Updated 30 October 2020

What We Are Reading Today: Walker Evans: Starting from Scratch by Svetlana Alpers

Walker Evans (1903–75) was a great American artist photographing people and places in the US in unforgettable ways. He is known for his work for the Farm Security Administration, addressing the Great Depression, but what he actually saw was the diversity of people and the damage of the long Civil War.
In Walker Evans, renowned art historian Svetlana Alpers explores how Evans made his distinctive photographs.

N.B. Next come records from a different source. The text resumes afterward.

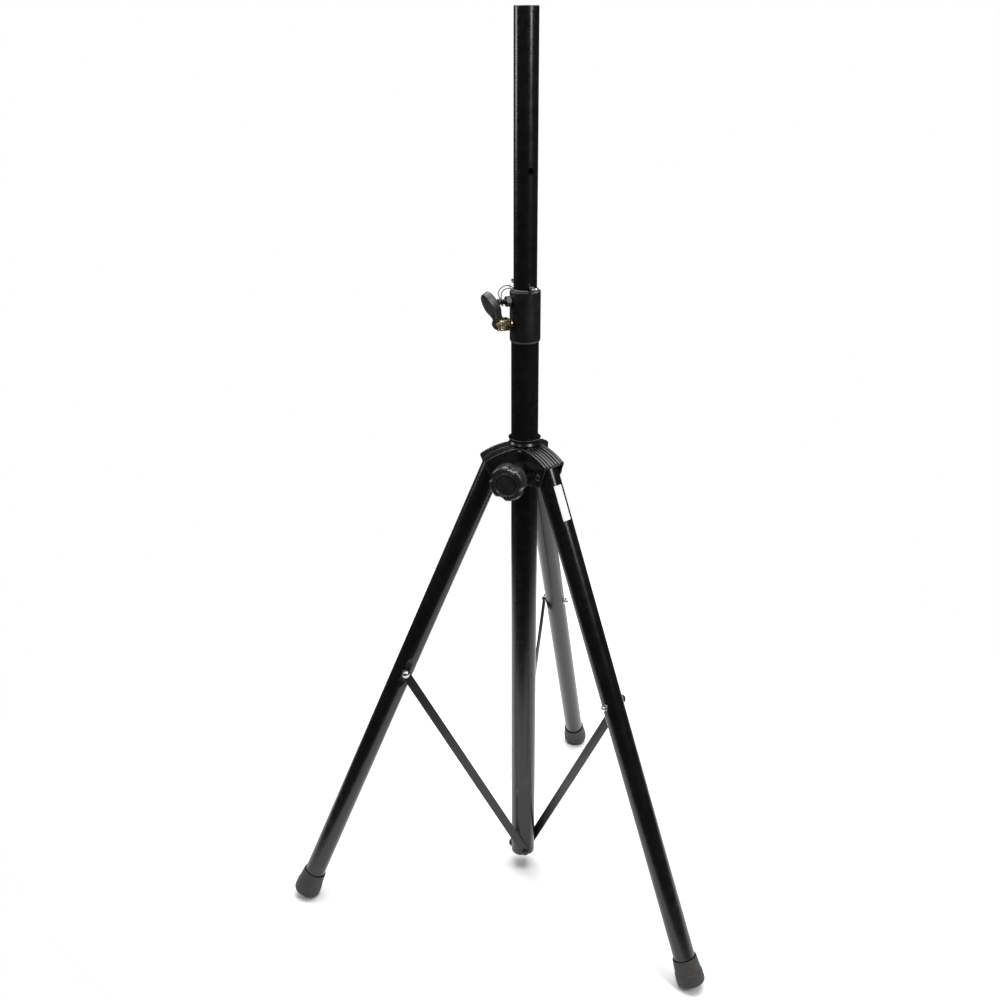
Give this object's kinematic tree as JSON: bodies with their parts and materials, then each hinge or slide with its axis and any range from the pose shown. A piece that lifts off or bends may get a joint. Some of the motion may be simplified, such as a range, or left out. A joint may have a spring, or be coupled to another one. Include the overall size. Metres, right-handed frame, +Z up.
{
  "type": "loudspeaker tripod stand",
  "caption": "Folding tripod stand for a loudspeaker: telescopic tube mast with cam clamp and safety pin, sliding hub with hand knob, round legs on rubber feet, flat struts.",
  "frame": {"origin": "on the floor, on the mast's axis", "axes": "+Z up the mast, +Y towards the rear leg, the hub knob faces -Y"},
  "size_m": [0.725, 0.6341, 1.446],
  "materials": {
    "tube_black": "satin powder coat",
    "strut_black": "satin powder coat",
    "collar_black": "fine matt powder coat",
    "moulded_black": "moulded, satin",
    "knob_black": "moulded, soft gloss",
    "foot_rubber": "matt",
    "nylon_grey": "smooth",
    "bronze_steel": "yellow passivated steel",
    "bright_steel": "bright plated",
    "brass_insert": "turned",
    "dark_steel": "black zinc",
    "wire_dark": "stranded wire",
    "label_white": "printed film, plain"
  },
  "bodies": {
    "column": {"column_tube": "tube_black", "column_plug": "moulded_black", "strut_pivot_bolts": "dark_steel", "clamp_collar": "collar_black", "collar_bush": "nylon_grey", "lever_yoke": "bronze_steel", "lever_pin": "bright_steel", "collar_screw": "dark_steel", "collar_nut": "dark_steel", "lanyard_outer": "wire_dark", "lanyard_inner": "wire_dark"},
    "mast": {"mast_tube": "tube_black", "mast_cap": "moulded_black", "mast_guide": "nylon_grey"},
    "safety_pin": {"safety_pin": "bright_steel", "split_ring": "bright_steel"},
    "cam_lever": {"cam_lever": "knob_black"},
    "plunger": {"clamp_plunger": "bright_steel", "plunger_pad": "nylon_grey"},
    "hub": {"hub_casting": "moulded_black", "hub_liner": "nylon_grey", "hub_ring": "moulded_black", "knob_insert": "brass_insert", "hinge_bolts": "dark_steel", "hinge_nuts": "dark_steel"},
    "clamp_shoe": {"clamp_shoe": "nylon_grey"},
    "hub_knob": {"hub_knob": "knob_black", "knob_cap": "knob_black", "knob_stud": "bright_steel"},
    "leg_1": {"leg_tube_1": "tube_black", "leg_plug_1": "moulded_black", "leg_foot_1": "foot_rubber", "leg_bolt_1": "bright_steel", "leg_nut_1": "bright_steel"},
    "strut_1": {"strut_1": "strut_black", "strut_rivet_1": "bright_steel"},
    "leg_2": {"leg_tube_2": "tube_black", "leg_plug_2": "moulded_black", "leg_foot_2": "foot_rubber", "leg_bolt_2": "bright_steel", "leg_nut_2": "bright_steel"},
    "strut_2": {"strut_2": "strut_black", "strut_rivet_2": "bright_steel"},
    "leg_3": {"leg_tube_3": "tube_black", "leg_plug_3": "moulded_black", "leg_foot_3": "foot_rubber", "leg_bolt_3": "bright_steel", "leg_nut_3": "bright_steel", "leg_label": "label_white"},
    "strut_3": {"strut_3": "strut_black", "strut_rivet_3": "bright_steel"}
  },
  "joints": [
    {"name": "mast_slide", "type": "slide", "parent": "column", "child": "mast", "axis": [0, 0, 1], "range_m": [0, 0.33]},
    {"name": "pin_pull", "type": "slide", "parent": "mast", "child": "safety_pin", "axis": [-0.6691, 0.7431, 0], "range_m": [0, 0.065]},
    {"name": "lever_throw", "type": "hinge", "parent": "column", "child": "cam_lever", "pos_m": [-0.03217, -0.027, 1.014], "axis": [0.6428, -0.766, 0], "range_deg": [0, 100]},
    {"name": "plunger_slide", "type": "slide", "parent": "column", "child": "plunger", "axis": [-0.766, -0.6428, 0], "range_m": [0, 0.0012]},
    {"name": "hub_slide", "type": "slide", "parent": "column", "child": "hub", "axis": [0, 0, 1], "range_m": [0, 0.0774]},
    {"name": "shoe_slide", "type": "slide", "parent": "hub", "child": "clamp_shoe", "axis": [0, -1, 0], "range_m": [0, 0.00225]},
    {"name": "knob_turn", "type": "hinge", "parent": "clamp_shoe", "child": "hub_knob", "pos_m": [0, -0.08, 0.78841], "axis": [0, -1, 0], "range_deg": [0, 540]},
    {"name": "leg_fold_1", "type": "hinge", "parent": "hub", "child": "leg_1", "pos_m": [0, 0.053, 0.78441], "axis": [-1, 0, 0], "range_deg": [0, 23.8]},
    {"name": "strut_fold_1", "type": "hinge", "parent": "column", "child": "strut_1", "pos_m": [0, 0, 0.0365], "axis": [-1, 0, 0], "range_deg": [-20.08, 0]},
    {"name": "leg_fold_2", "type": "hinge", "parent": "hub", "child": "leg_2", "pos_m": [-0.0459, -0.0265, 0.78441], "axis": [0.5, -0.866, 0], "range_deg": [0, 23.8]},
    {"name": "strut_fold_2", "type": "hinge", "parent": "column", "child": "strut_2", "pos_m": [0, 0, 0.0365], "axis": [0.5, -0.866, 0], "range_deg": [-20.08, 0]},
    {"name": "leg_fold_3", "type": "hinge", "parent": "hub", "child": "leg_3", "pos_m": [0.0459, -0.0265, 0.78441], "axis": [0.5, 0.866, 0], "range_deg": [0, 23.8]},
    {"name": "strut_fold_3", "type": "hinge", "parent": "column", "child": "strut_3", "pos_m": [0, 0, 0.0365], "axis": [0.5, 0.866, 0], "range_deg": [-20.08, 0]}
  ],
  "couplings": [
    {"joint": "lever_throw", "follows": "plunger_slide", "rad_per_m": 1454.4},
    {"joint": "knob_turn", "follows": "shoe_slide", "rad_per_m": 4188.7},
    {"joint": "leg_fold_1", "follows": "hub_slide", "rad_per_m": 5.3648},
    {"joint": "strut_fold_1", "follows": "hub_slide", "rad_per_m": -4.5242},
    {"joint": "leg_fold_2", "follows": "hub_slide", "rad_per_m": 5.3648},
    {"joint": "strut_fold_2", "follows": "hub_slide", "rad_per_m": -4.5242},
    {"joint": "leg_fold_3", "follows": "hub_slide", "rad_per_m": 5.3648},
    {"joint": "strut_fold_3", "follows": "hub_slide", "rad_per_m": -4.5242}
  ]
}
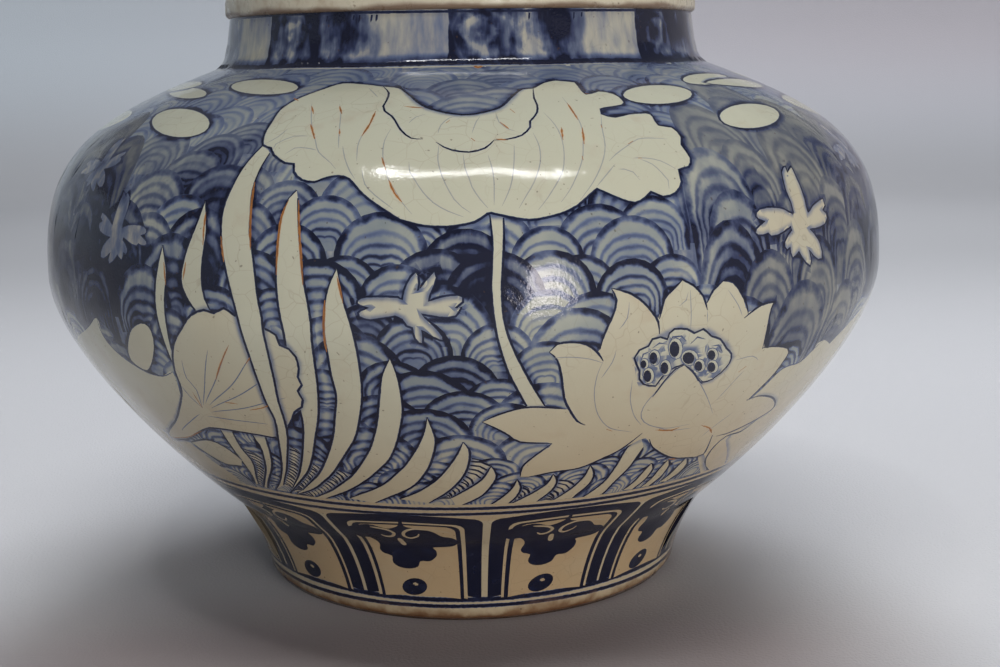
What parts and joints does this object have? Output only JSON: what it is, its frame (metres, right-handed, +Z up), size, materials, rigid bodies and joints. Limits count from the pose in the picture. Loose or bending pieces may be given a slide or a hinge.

Delving into a lavish selection of Evans’s work, Alpers uncovers rich parallels between his creative approach and those of numerous literary and cultural figures, locating Evans within the wide context of a truly international circle.
Alpers demonstrates that Evans’s practice relied on his camera choices and willingness to edit multiple versions of a shot, as well as his keen eye and his distant straight-on view of visual objects. Illustrating the vital role of Evans’s dual love of text and images, Alpers places his writings in conversation with his photographs. She brings his techniques into dialogue with the work of a global cast of important artists—from Flaubert and Baudelaire to Elizabeth Bishop and William Faulkner—underscoring how Evans’s travels abroad in such places as France and Cuba.